J’ai choisi d’inaugurer cette nouvelle rubrique par ce qui m’a paru le meilleur exemple du fossé entre l’apprentissage de la médecine générale à la fac et la pratique « de ville » de notre métier : les médicaments et conseils dits « de confort ».
Le temps de consultation dédié aux viroses est assez limité après quelques années d’installation. Cependant, une certaine demande demeure, notamment en période hivernale : soulager les symptômes tels que la rhinite, la congestion, la sensation de fièvre, et surtout la TOUX !
Quand on commence à exercer et que l’on a été bercé par les recommandations officielles et la médecine fondée sur les preuves, c’est très simple : paracétamol, lavages de nez, et rien d’autre.
Or pour tenter de répondre à la demande des patients, ce serait plutôt : sacro-saint pschitt pour le nez, pastilles à sucer, sirop pour la toux bien sûr, anti-inflammatoires ou corticoïdes, antibiotiques « car, sinon, ça me tombe sur les bronches, docteur »… (merci tout de même aux jeunes générations adeptes du « bio » qui ne veulent plus entendre parler d’antibiotiques !). Et parfois une semaine d’arrêt de travail (avec un net ratio en faveur de la gent masculine, parfois paralysée par son mal de gorge – niveau de preuve de grade indéterminé !).
Être médecin généraliste, c’est tout d’abord écouter son patient et essayer de lui apporter des réponses. Il est donc nécessaire de trouver un compromis entre ne pas trop déroger à son intime conviction sur les traitements nécessaires (évalués selon la balance bénéfice-risque, dont on ne se lasse jamais) et ne pas passer complètement à côté de la demande du patient.
Pendant nos études, ces prescriptions d’appoint ne sont clairement pas abordées. Ainsi, lors de mon stage chez le praticien, je me rappelle avoir noté dans un petit répertoire (nostalgie des poches de blouse remplies de petits carnets, de nos jours remplacés par la mémoire du smartphone) tous les traitements que je découvrais avec effarement en 7e année et dont je n’avais JAMAIS entendu parler ! Pivalone ou Derinox, Lysopaïne ou Strepsils, Hélicidine (ce dernier, car – je cite mon praticien – « c’est le seul non contre-indiqué en cas d’asthme »).
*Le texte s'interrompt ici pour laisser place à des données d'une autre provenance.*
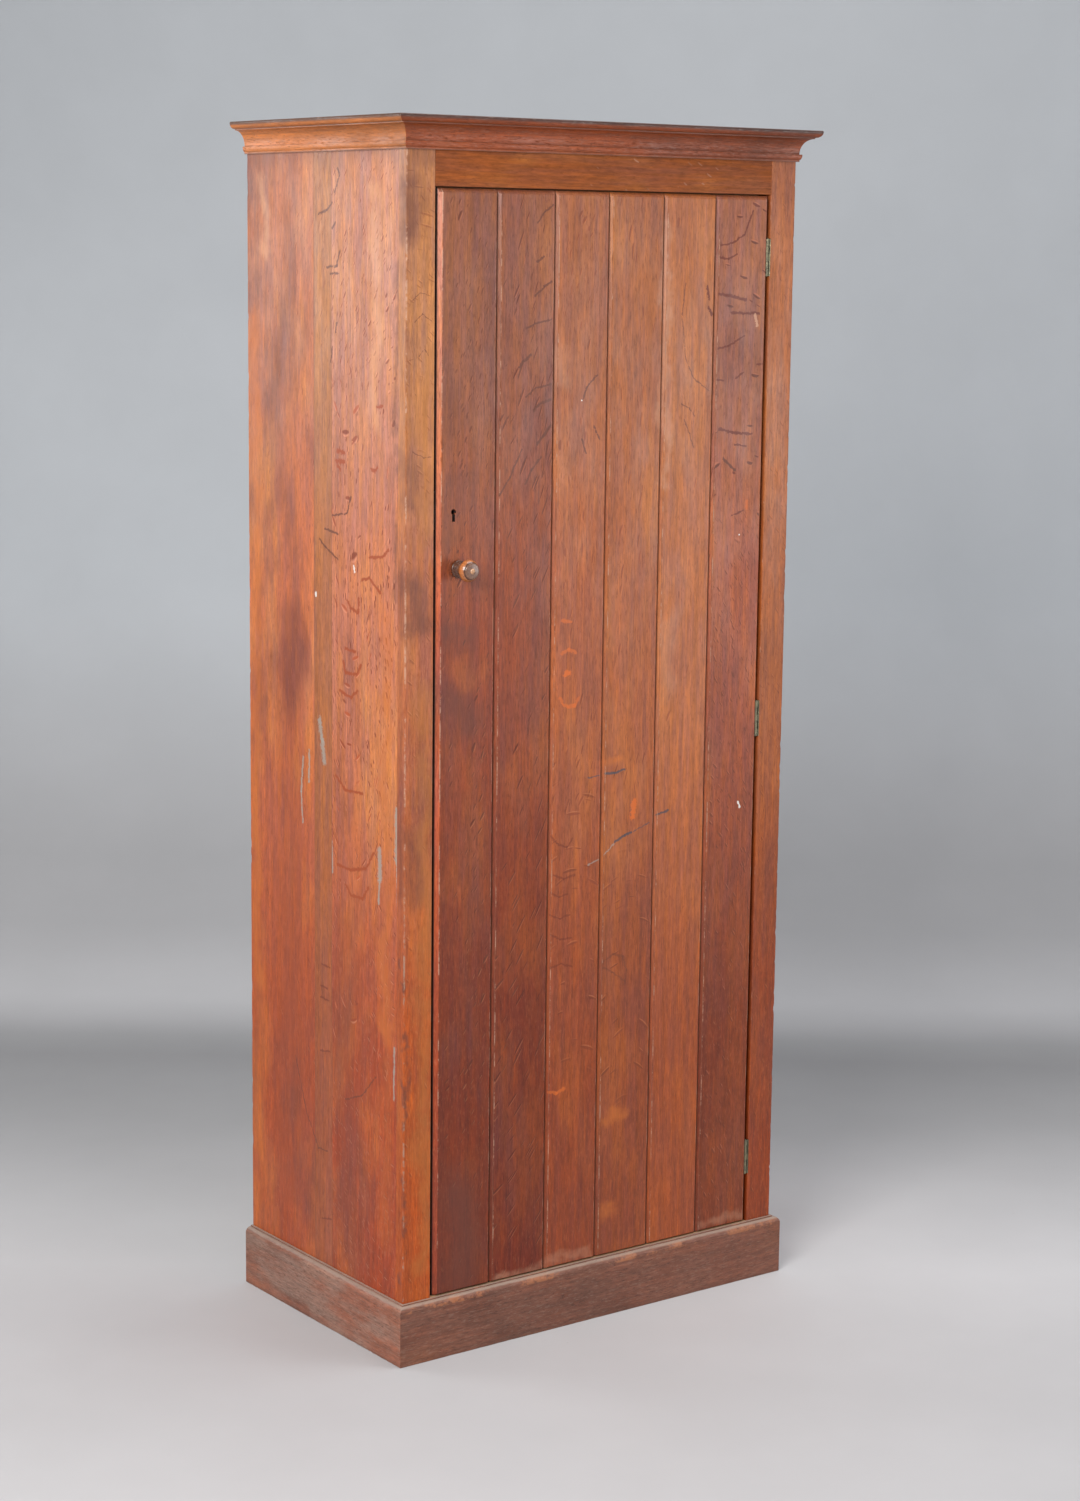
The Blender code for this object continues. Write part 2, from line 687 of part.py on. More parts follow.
def edge_chamfer_tool(name, height, size, upward):
    """Wedge that takes the front arris off the tops or the feet of all planks."""
    outside = height + upward * CUT_OVERRUN
    inside = height - upward * size
    outline = [
        (DOOR_FACE_Y - CUT_OVERRUN, outside),
        (DOOR_FACE_Y - CUT_OVERRUN, inside - upward * CUT_OVERRUN),
        (DOOR_FACE_Y + size + CUT_OVERRUN, outside),
    ]
    return prism(name, outline, DOOR_LEFT - CUT_OVERRUN, DOOR_RIGHT + CUT_OVERRUN, "x")


def make_planks(pivot):
    """Six tongued planks with chamfered joints, and one chamfer round the whole door."""
    top_tool = edge_chamfer_tool("door_top_chamfer_tool", DOOR_TOP, DOOR_EDGE_CHAMFER, 1)
    foot_tool = edge_chamfer_tool("door_foot_chamfer_tool", DOOR_FOOT, DOOR_FOOT_CHAMFER, -1)
    joint = (PLANK_TONGUE_SETBACK, PLANK_TONGUE_THICKNESS, PLANK_TONGUE_LENGTH)
    edges = plank_edges()
    planks = []
    for index, (left, right) in enumerate(edges):
        first = (left, right) == edges[0]
        last = (left, right) == edges[-1]
        chamfers = (
            DOOR_EDGE_CHAMFER if first else PLANK_JOINT_CHAMFER,
            DOOR_EDGE_CHAMFER if last else PLANK_JOINT_CHAMFER,
        )
        outline = tongued_outline(left, right, DOOR_FACE_Y, DOOR_BACK_Y, chamfers, joint, (not first, not last))
        plank = prism("door_plank_%d" % (index + 1), outline, DOOR_FOOT, DOOR_TOP, "z", pivot)
        use_tool(plank, top_tool)
        use_tool(plank, foot_tool)
        finish(plank, OAK_PLANKS[index % len(OAK_PLANKS)])
        planks.append(plank)
    return planks


def make_ledges(pivot):
    """Battens screwed across the back of the planks, with chamfered outer edges."""
    front = DOOR_BACK_Y + SEAT_GAP
    back = front + LEDGE_THICKNESS
    left = DOOR_LEFT + LEDGE_END_SETBACK
    right = DOOR_RIGHT - LEDGE_END_SETBACK
    for word, height in LEDGE_HEIGHTS.items():
        low = height - LEDGE_HEIGHT / 2
        high = height + LEDGE_HEIGHT / 2
        outline = [
            (front, low),
            (back - LEDGE_CHAMFER, low),
            (back, low + LEDGE_CHAMFER),
            (back, high - LEDGE_CHAMFER),
            (back - LEDGE_CHAMFER, high),
            (front, high),
        ]
        finish(prism("door_ledge_" + word, outline, left, right, "x", pivot), OAK_INNER)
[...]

Les études de médecine générale ne devraient-elles pas aborder le sujet de ces traitements tant plébiscités par les patients et largement consommés (en automédication ou sur ordonnance) ? Puisque nous finirons presque tous, à un moment donné, poussés dans nos retranchements, par prescrire autre chose que ce qui est recommandé, il serait sans doute judicieux de ne pas les découvrir sur le terrain et de pouvoir en connaître les effets indésirables, les risques potentiels, les réelles contre-indications absolues…
Les stages de ville (1er niveau et stage ambulatoire en soins primaires en autonomie supervisée [SASPAS]) ont bien sûr considérablement amélioré la formation des médecins généralistes avant l’exercice en cabinet. Toutefois, cette formation reste partielle, puisque dépendante de la pratique de quelques médecins, quoiqu’en général ouverts à la formation continue et au partage des connaissances. Après des générations où l’industrie pharmaceutique a joué ce rôle, ne serait-il pas bénéfique que les facultés s’emparent du sujet ?
ANSM. Vous avez un rhume : que faire ? Janvier 2020. Disponible sur https://bit.ly/3rGkq4N
Cordel H, Némorin M, Bouchaud O. Quand (et pourquoi) ne pas prescrire une antibiothérapie ? Rev Prat 2019;69(5):475-80.